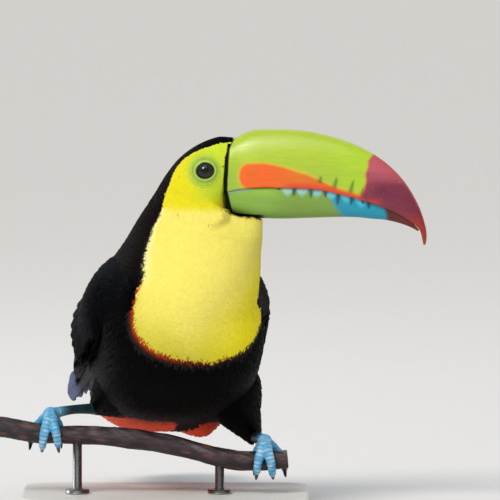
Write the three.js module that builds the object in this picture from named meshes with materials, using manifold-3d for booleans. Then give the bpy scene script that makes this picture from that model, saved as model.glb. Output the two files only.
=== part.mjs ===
// Keel-billed toucan, life size, gripping a short length of branch on a display stand.
// Millimetres, +Z up. Origin: centre of the underside of the stand's base. The bird faces -Y.
import * as THREE from 'three';
import { mergeVertices } from 'three/addons/utils/BufferGeometryUtils.js';
import Module from 'manifold-3d';

const wasm = await Module();
wasm.setup();

// ---------- driving dimensions ----------
const GAP = 0.3; // clearance between neighbouring pieces
const PERCH_Y = -18; // the perch stands in front of the base's centre, under the bird's weight
const TRUNK_YAW = 14; // degrees the trunk is turned to the bird's left
const HEAD_YAW = 84; // the head looks over the left shoulder
const TRUNK_AXIS = [11, 5]; // x, y of the upright line that the trunk's stations are measured from
const HEAD_AXIS = [23, -6];

const EYE = { radius: 7.2, forward: 5.4, height: 226.3, side: 15.6 };
const BASE = { width: 190, depth: 136, height: 12, corner: 20, bevel: 2 };
const ROD = { radius: 3, flange: 8, flangeHeight: 3, x: [-58, 36], depthInPerch: 4 };
const TAIL = { length: 156, width: 27, pairs: 5, step: 4, fan: 1.4, yaw: -5, slope: 8.5, root: [-92, -5, 73] };
const TOE_RADIUS = 3.3;
const TARSUS_RADIUS = 3.3;

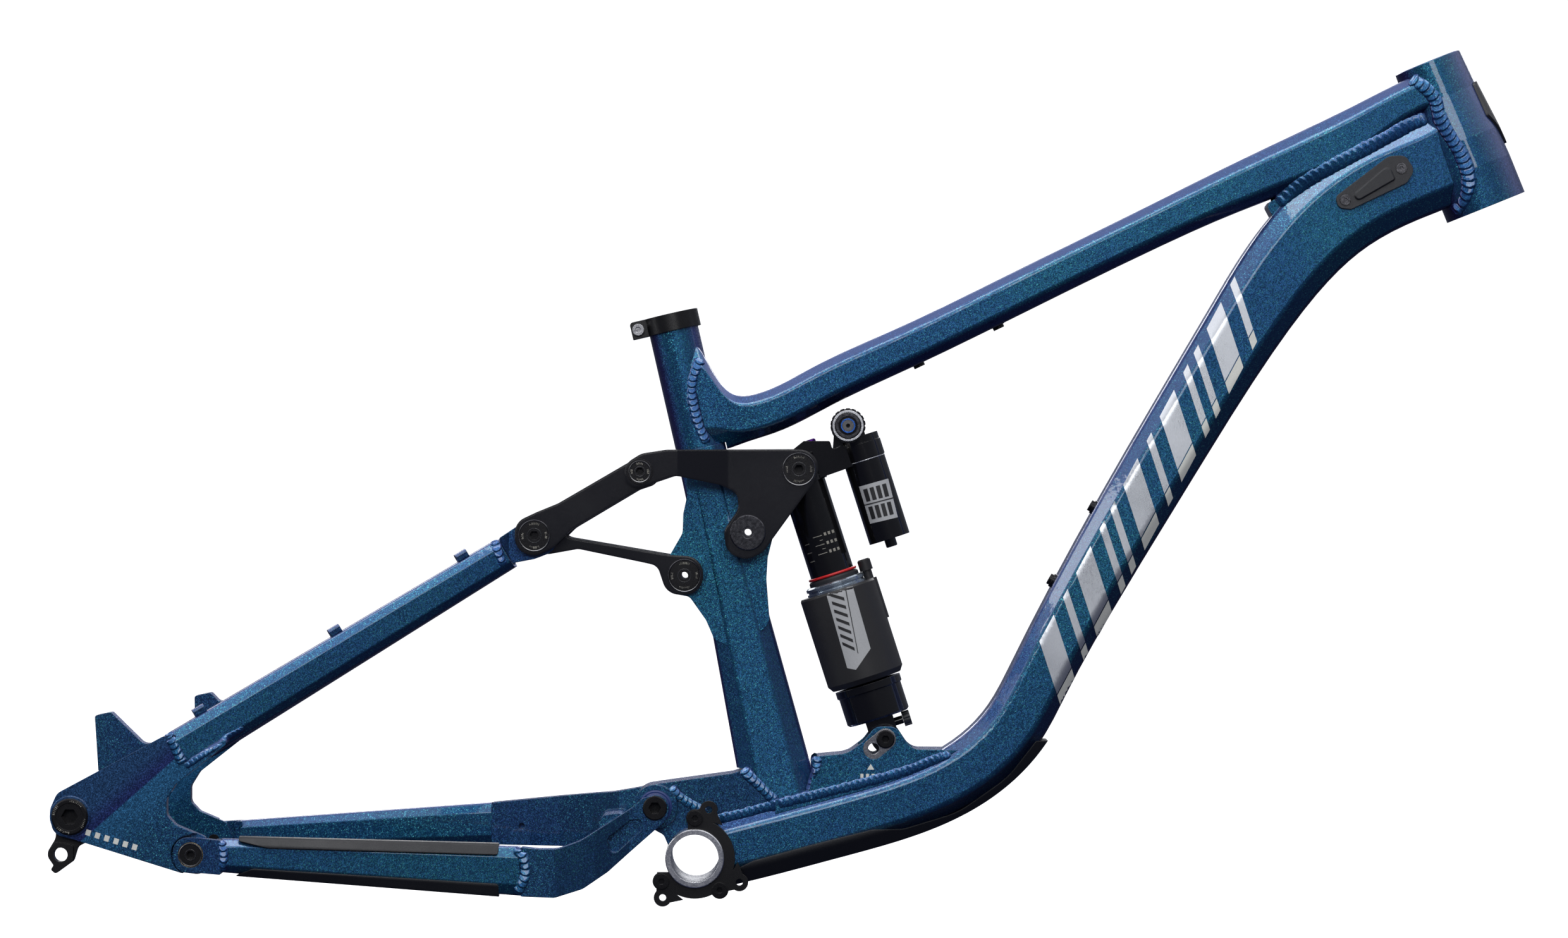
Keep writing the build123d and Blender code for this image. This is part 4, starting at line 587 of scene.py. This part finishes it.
side_weld("weld_stay_end", [(-335, 16.5), (-334, 11), (-333.5, 5), (-334, -1), (-335, -6)],
          ["chainstay_right", "horst_end_right"], "chainstay", 7.0, 4.0, 1.4, sides=(DRIVE,))
side_weld("weld_stay_end_far", [(-335, 19.5), (-334, 14), (-333.5, 9), (-335, 1)],
          ["chainstay_left", "horst_end_left"], "chainstay", 7.0, 4.0, 1.4, sides=(FAR,))
side_weld("weld_yoke", [(-127, 9.5), (-123, 3), (-121, -5), (-122, -14), (-127, -24)],
          ["chainstay_right", "chainstay_yoke"], "chainstay", 8.5, 4.4, 1.6, sides=(DRIVE,))
side_weld("weld_yoke_far", [(-151, 35), (-149.5, 30), (-149.5, 22), (-151, 15.5)],
          ["chainstay_left", "chainstay_yoke"], "chainstay", 7.5, 4.2, 1.5, sides=(FAR,))


# ---------------------------------------------------------------- graphics and small details
def face_y(name, sign=DRIVE):
    """Outermost Y of a node, millimetres."""
    low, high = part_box(name)
    return (low[1] if sign < 0 else high[1]) / MM


def bar_patches(name, bars, nodes, body, material, lift=0.16, spacing=2.6, sign=DRIVE):
    target = surface(*nodes)
    for number, corners in enumerate(bars):
        patch(f"{name}_{number}", corners, nodes, body, material, sign=sign, lift=lift, spacing=spacing,
              target=target)


# Slanted foil bars on the down tube, in the tube's own directions
DECAL_START = (266.9, 155.5)
ALONG = (0.473, 0.881)
OVER = (-0.881, 0.473)


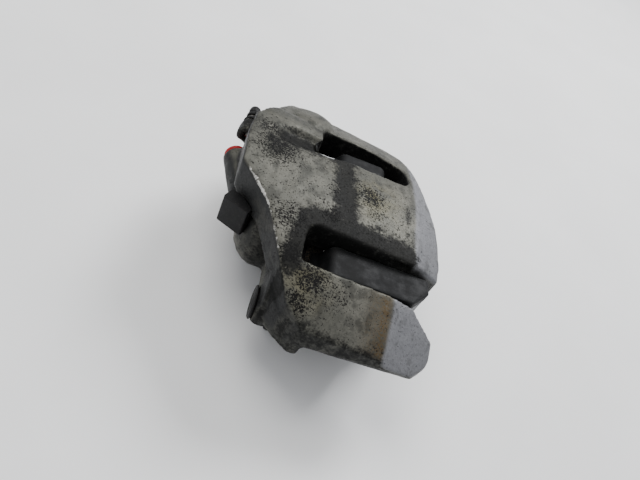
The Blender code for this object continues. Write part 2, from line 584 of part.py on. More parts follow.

Given task:
Extract each line from the listing above, please, and repeat it exactly.

Answer to this problem:
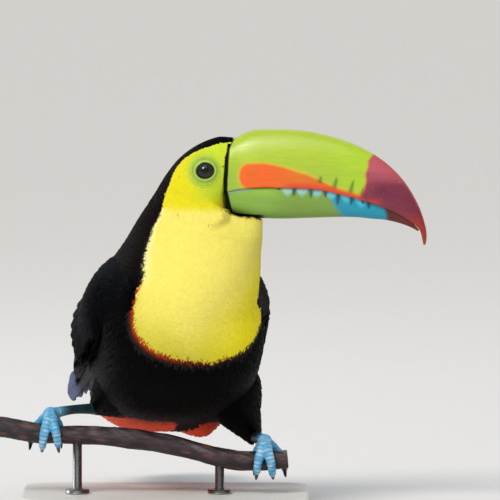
Write the three.js module that builds the object in this picture from named meshes with materials, using manifold-3d for booleans. Then give the bpy scene script that makes this picture from that model, saved as model.glb. Output the two files only.
=== part.mjs ===
// Keel-billed toucan, life size, gripping a short length of branch on a display stand.
// Millimetres, +Z up. Origin: centre of the underside of the stand's base. The bird faces -Y.
import * as THREE from 'three';
import { mergeVertices } from 'three/addons/utils/BufferGeometryUtils.js';
import Module from 'manifold-3d';

const wasm = await Module();
wasm.setup();

// ---------- driving dimensions ----------
const GAP = 0.3; // clearance between neighbouring pieces
const PERCH_Y = -18; // the perch stands in front of the base's centre, under the bird's weight
const TRUNK_YAW = 14; // degrees the trunk is turned to the bird's left
const HEAD_YAW = 84; // the head looks over the left shoulder
const TRUNK_AXIS = [11, 5]; // x, y of the upright line that the trunk's stations are measured from
const HEAD_AXIS = [23, -6];

const EYE = { radius: 7.2, forward: 5.4, height: 226.3, side: 15.6 };
const BASE = { width: 190, depth: 136, height: 12, corner: 20, bevel: 2 };
const ROD = { radius: 3, flange: 8, flangeHeight: 3, x: [-58, 36], depthInPerch: 4 };
const TAIL = { length: 156, width: 27, pairs: 5, step: 4, fan: 1.4, yaw: -5, slope: 8.5, root: [-92, -5, 73] };
const TOE_RADIUS = 3.3;
const TARSUS_RADIUS = 3.3;

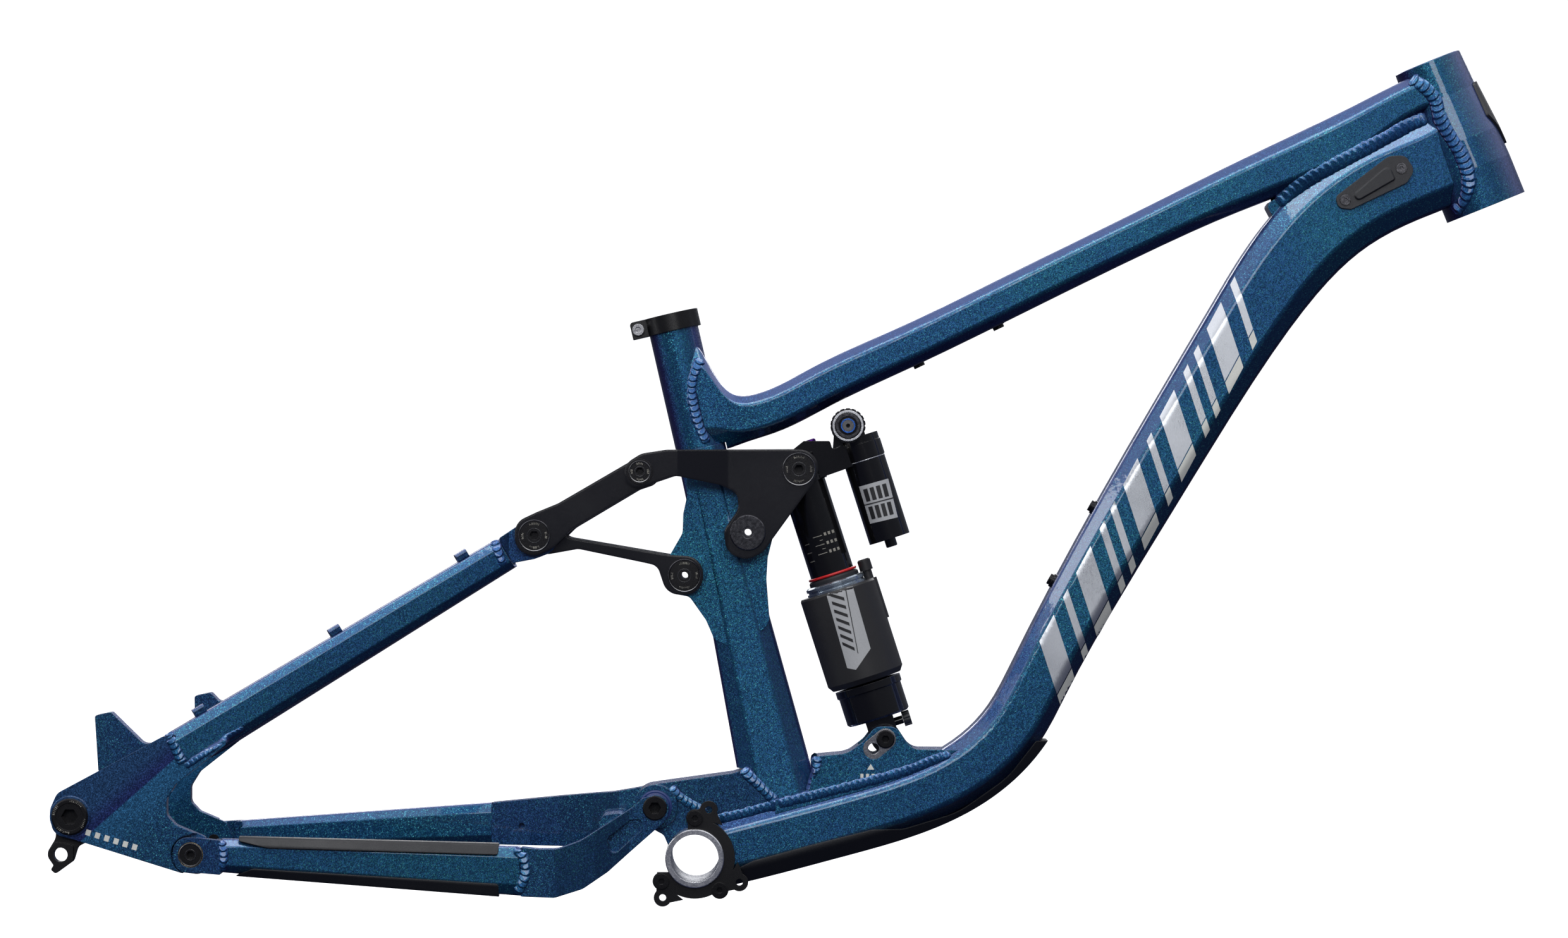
Keep writing the build123d and Blender code for this image. This is part 4, starting at line 587 of scene.py. This part finishes it.
side_weld("weld_stay_end", [(-335, 16.5), (-334, 11), (-333.5, 5), (-334, -1), (-335, -6)],
          ["chainstay_right", "horst_end_right"], "chainstay", 7.0, 4.0, 1.4, sides=(DRIVE,))
side_weld("weld_stay_end_far", [(-335, 19.5), (-334, 14), (-333.5, 9), (-335, 1)],
          ["chainstay_left", "horst_end_left"], "chainstay", 7.0, 4.0, 1.4, sides=(FAR,))
side_weld("weld_yoke", [(-127, 9.5), (-123, 3), (-121, -5), (-122, -14), (-127, -24)],
          ["chainstay_right", "chainstay_yoke"], "chainstay", 8.5, 4.4, 1.6, sides=(DRIVE,))
side_weld("weld_yoke_far", [(-151, 35), (-149.5, 30), (-149.5, 22), (-151, 15.5)],
          ["chainstay_left", "chainstay_yoke"], "chainstay", 7.5, 4.2, 1.5, sides=(FAR,))


# ---------------------------------------------------------------- graphics and small details
def face_y(name, sign=DRIVE):
    """Outermost Y of a node, millimetres."""
    low, high = part_box(name)
    return (low[1] if sign < 0 else high[1]) / MM


def bar_patches(name, bars, nodes, body, material, lift=0.16, spacing=2.6, sign=DRIVE):
    target = surface(*nodes)
    for number, corners in enumerate(bars):
        patch(f"{name}_{number}", corners, nodes, body, material, sign=sign, lift=lift, spacing=spacing,
              target=target)


# Slanted foil bars on the down tube, in the tube's own directions
DECAL_START = (266.9, 155.5)
ALONG = (0.473, 0.881)
OVER = (-0.881, 0.473)


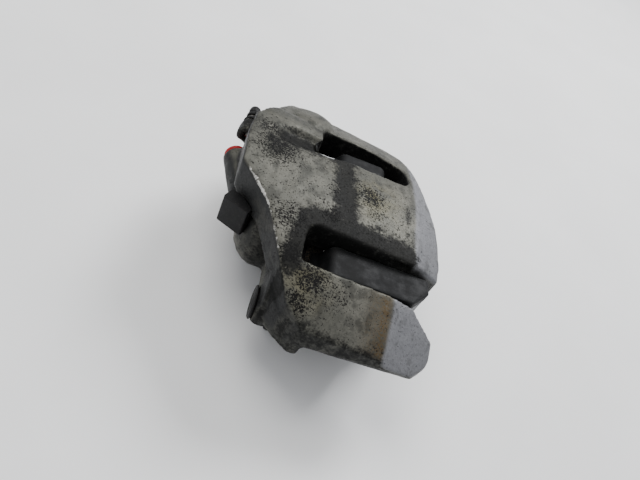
The Blender code for this object continues. Write part 2, from line 584 of part.py on. More parts follow.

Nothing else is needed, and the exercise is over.